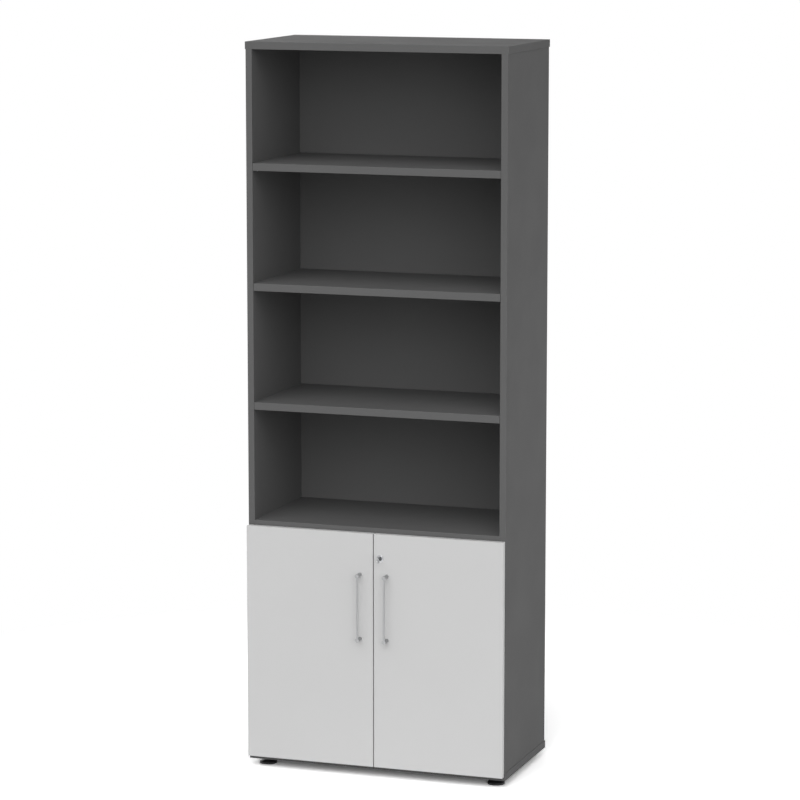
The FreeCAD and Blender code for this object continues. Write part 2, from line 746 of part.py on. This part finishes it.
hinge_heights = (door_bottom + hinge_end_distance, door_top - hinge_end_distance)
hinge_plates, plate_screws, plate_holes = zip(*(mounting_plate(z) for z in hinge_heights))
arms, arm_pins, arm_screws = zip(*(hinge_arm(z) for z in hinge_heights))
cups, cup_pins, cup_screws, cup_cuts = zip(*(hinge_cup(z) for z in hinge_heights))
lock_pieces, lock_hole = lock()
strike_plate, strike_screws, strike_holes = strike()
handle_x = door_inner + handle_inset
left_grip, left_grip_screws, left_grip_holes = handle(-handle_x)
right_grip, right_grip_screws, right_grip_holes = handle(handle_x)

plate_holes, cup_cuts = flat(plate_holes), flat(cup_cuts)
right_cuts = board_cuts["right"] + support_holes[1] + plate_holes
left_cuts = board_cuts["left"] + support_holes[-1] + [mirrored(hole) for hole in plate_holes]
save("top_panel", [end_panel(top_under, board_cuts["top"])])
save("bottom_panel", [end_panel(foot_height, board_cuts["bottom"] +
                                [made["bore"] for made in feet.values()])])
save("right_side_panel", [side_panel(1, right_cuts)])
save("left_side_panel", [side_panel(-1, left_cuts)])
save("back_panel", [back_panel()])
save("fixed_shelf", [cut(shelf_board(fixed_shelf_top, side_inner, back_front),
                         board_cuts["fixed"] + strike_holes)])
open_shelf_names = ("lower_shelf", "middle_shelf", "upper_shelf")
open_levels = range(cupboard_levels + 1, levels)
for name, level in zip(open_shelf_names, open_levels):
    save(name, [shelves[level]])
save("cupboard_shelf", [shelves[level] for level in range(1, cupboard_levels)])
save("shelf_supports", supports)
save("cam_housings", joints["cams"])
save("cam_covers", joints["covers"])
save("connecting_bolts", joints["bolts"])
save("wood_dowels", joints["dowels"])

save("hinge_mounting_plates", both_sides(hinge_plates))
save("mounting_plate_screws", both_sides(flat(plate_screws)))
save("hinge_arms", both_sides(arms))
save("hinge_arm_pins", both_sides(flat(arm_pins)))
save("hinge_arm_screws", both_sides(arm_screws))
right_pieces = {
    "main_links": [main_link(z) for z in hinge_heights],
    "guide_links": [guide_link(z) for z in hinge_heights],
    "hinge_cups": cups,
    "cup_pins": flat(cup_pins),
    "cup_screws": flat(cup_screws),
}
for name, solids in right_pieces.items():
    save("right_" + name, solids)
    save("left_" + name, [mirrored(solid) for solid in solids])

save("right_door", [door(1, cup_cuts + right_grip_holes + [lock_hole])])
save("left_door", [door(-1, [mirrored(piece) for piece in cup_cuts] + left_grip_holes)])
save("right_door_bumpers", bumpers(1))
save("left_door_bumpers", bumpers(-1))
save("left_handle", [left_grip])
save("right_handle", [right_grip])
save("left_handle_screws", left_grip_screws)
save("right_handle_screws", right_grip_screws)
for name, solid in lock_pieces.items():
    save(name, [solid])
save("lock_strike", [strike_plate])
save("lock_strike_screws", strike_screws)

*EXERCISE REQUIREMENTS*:
Copy out only the lines running from the beginning of the data to the line with "right_grip, right_grip_screws, right_grip_holes", both ends included.

*EXERCISE RESPONSE*:
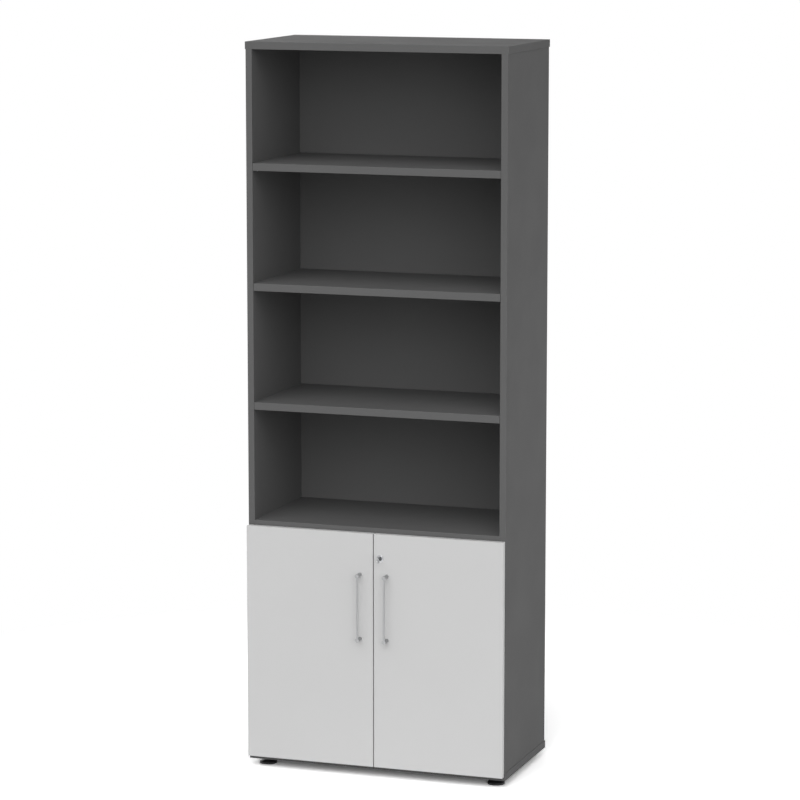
The FreeCAD and Blender code for this object continues. Write part 2, from line 746 of part.py on. This part finishes it.
hinge_heights = (door_bottom + hinge_end_distance, door_top - hinge_end_distance)
hinge_plates, plate_screws, plate_holes = zip(*(mounting_plate(z) for z in hinge_heights))
arms, arm_pins, arm_screws = zip(*(hinge_arm(z) for z in hinge_heights))
cups, cup_pins, cup_screws, cup_cuts = zip(*(hinge_cup(z) for z in hinge_heights))
lock_pieces, lock_hole = lock()
strike_plate, strike_screws, strike_holes = strike()
handle_x = door_inner + handle_inset
left_grip, left_grip_screws, left_grip_holes = handle(-handle_x)
right_grip, right_grip_screws, right_grip_holes = handle(handle_x)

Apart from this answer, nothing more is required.